## Requirement:
Copy exactly the lines from the one containing "through a tab" through the one containing "obj.parent = empty", both included, and nothing else.

## Input:
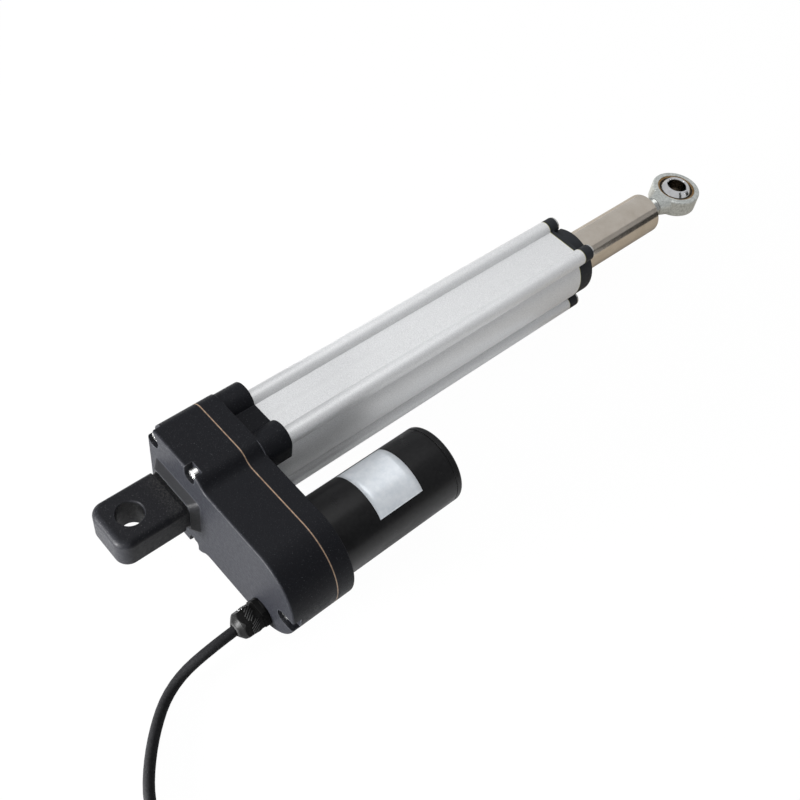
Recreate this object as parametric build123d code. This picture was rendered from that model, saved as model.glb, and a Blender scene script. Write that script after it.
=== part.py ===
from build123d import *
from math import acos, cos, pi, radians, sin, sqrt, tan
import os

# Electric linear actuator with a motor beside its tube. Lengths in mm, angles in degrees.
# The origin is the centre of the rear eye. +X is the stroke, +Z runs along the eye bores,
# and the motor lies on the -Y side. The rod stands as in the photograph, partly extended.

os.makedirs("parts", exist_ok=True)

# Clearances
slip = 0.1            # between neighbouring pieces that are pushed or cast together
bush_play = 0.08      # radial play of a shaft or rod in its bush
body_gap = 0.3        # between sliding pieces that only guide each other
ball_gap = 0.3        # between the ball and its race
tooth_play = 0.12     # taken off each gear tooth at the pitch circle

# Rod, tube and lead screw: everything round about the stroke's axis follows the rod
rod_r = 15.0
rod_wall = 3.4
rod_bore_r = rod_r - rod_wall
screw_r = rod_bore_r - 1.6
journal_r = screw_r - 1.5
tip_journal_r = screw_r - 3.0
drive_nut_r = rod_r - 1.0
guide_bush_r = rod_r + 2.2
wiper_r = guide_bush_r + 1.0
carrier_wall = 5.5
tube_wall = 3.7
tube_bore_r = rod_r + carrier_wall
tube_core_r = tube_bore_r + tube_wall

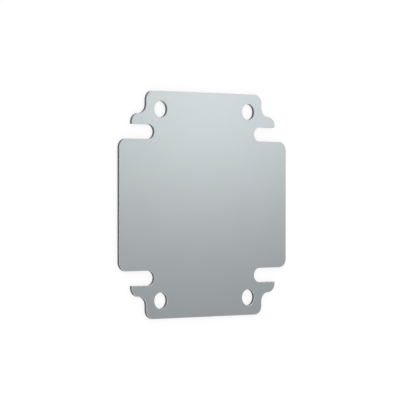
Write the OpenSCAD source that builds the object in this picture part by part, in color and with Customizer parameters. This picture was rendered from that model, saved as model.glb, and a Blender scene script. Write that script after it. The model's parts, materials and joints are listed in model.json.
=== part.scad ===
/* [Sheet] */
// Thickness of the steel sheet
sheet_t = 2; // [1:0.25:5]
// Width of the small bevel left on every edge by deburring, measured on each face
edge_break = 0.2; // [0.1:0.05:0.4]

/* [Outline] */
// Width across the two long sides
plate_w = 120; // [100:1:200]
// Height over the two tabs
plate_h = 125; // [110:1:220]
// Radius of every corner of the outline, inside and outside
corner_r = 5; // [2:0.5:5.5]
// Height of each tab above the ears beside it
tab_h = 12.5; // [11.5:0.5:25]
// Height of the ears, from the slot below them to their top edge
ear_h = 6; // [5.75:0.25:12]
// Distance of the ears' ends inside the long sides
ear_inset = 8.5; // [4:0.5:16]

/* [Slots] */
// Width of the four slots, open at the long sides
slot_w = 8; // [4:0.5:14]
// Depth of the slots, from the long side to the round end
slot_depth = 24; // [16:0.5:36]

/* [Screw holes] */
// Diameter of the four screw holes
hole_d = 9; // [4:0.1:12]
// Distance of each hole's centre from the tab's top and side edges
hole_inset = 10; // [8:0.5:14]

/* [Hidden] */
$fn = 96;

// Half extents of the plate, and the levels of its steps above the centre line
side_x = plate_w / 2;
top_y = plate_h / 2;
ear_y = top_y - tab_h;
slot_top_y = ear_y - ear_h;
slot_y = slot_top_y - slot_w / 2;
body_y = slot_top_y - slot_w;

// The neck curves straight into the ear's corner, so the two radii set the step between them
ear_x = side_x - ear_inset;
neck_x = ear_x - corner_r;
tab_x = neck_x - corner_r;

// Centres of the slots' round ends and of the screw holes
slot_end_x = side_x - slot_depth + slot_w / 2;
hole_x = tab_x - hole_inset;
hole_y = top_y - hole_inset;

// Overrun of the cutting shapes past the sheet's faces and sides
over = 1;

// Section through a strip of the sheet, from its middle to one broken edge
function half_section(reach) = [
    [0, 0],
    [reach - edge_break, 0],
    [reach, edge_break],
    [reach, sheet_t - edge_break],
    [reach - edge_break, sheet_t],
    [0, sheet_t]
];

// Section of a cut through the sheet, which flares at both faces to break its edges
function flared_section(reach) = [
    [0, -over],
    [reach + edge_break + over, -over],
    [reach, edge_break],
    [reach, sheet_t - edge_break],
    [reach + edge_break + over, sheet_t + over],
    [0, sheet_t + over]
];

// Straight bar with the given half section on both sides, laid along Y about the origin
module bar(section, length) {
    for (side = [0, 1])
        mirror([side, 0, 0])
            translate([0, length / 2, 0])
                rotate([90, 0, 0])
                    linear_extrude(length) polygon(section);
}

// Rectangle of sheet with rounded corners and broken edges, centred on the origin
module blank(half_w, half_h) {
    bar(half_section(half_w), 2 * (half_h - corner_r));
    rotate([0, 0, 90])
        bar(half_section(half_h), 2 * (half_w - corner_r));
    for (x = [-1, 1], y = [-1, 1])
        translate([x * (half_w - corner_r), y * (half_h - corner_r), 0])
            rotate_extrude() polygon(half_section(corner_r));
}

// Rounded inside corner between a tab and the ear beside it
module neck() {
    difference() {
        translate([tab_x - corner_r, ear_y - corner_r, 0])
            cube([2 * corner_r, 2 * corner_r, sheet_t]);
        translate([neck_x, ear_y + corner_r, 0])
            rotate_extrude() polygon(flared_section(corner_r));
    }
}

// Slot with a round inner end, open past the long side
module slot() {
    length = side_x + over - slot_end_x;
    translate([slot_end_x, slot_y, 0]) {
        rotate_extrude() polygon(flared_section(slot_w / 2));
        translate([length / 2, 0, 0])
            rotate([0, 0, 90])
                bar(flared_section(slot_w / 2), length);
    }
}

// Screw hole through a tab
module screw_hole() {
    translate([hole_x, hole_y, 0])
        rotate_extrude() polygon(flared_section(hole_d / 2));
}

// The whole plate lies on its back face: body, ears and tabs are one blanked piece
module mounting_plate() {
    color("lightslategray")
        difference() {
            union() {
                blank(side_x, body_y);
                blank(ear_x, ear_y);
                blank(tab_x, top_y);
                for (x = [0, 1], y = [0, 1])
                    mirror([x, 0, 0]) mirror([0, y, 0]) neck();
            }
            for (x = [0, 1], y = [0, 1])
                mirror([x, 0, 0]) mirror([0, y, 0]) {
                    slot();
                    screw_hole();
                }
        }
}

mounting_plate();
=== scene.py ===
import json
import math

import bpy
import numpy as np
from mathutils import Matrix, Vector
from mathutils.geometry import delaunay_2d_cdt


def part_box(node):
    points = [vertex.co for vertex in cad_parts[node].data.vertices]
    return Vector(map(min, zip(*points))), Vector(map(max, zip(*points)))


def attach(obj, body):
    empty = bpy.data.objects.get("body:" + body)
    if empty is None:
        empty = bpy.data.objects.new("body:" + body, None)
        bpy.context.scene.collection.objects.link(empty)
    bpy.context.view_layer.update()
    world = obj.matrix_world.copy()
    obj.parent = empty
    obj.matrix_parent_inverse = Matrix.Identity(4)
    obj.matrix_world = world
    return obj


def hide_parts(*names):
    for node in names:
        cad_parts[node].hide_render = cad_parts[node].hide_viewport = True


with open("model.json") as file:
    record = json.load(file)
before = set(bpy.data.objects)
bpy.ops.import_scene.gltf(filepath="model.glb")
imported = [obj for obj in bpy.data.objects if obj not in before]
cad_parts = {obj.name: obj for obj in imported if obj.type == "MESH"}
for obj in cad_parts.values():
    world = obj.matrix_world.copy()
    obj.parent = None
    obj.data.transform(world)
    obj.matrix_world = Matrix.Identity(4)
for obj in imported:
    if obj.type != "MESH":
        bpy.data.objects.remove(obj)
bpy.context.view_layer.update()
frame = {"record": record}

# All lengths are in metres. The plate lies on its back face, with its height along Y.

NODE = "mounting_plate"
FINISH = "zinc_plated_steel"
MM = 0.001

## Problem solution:
// Screw hole through a tab
module screw_hole() {
    translate([hole_x, hole_y, 0])
        rotate_extrude() polygon(flared_section(hole_d / 2));
}

// The whole plate lies on its back face: body, ears and tabs are one blanked piece
module mounting_plate() {
    color("lightslategray")
        difference() {
            union() {
                blank(side_x, body_y);
                blank(ear_x, ear_y);
                blank(tab_x, top_y);
                for (x = [0, 1], y = [0, 1])
                    mirror([x, 0, 0]) mirror([0, y, 0]) neck();
            }
            for (x = [0, 1], y = [0, 1])
                mirror([x, 0, 0]) mirror([0, y, 0]) {
                    slot();
                    screw_hole();
                }
        }
}

mounting_plate();
=== scene.py ===
import json
import math

import bpy
import numpy as np
from mathutils import Matrix, Vector
from mathutils.geometry import delaunay_2d_cdt


def part_box(node):
    points = [vertex.co for vertex in cad_parts[node].data.vertices]
    return Vector(map(min, zip(*points))), Vector(map(max, zip(*points)))


def attach(obj, body):
    empty = bpy.data.objects.get("body:" + body)
    if empty is None:
        empty = bpy.data.objects.new("body:" + body, None)
        bpy.context.scene.collection.objects.link(empty)
    bpy.context.view_layer.update()
    world = obj.matrix_world.copy()
    obj.parent = empty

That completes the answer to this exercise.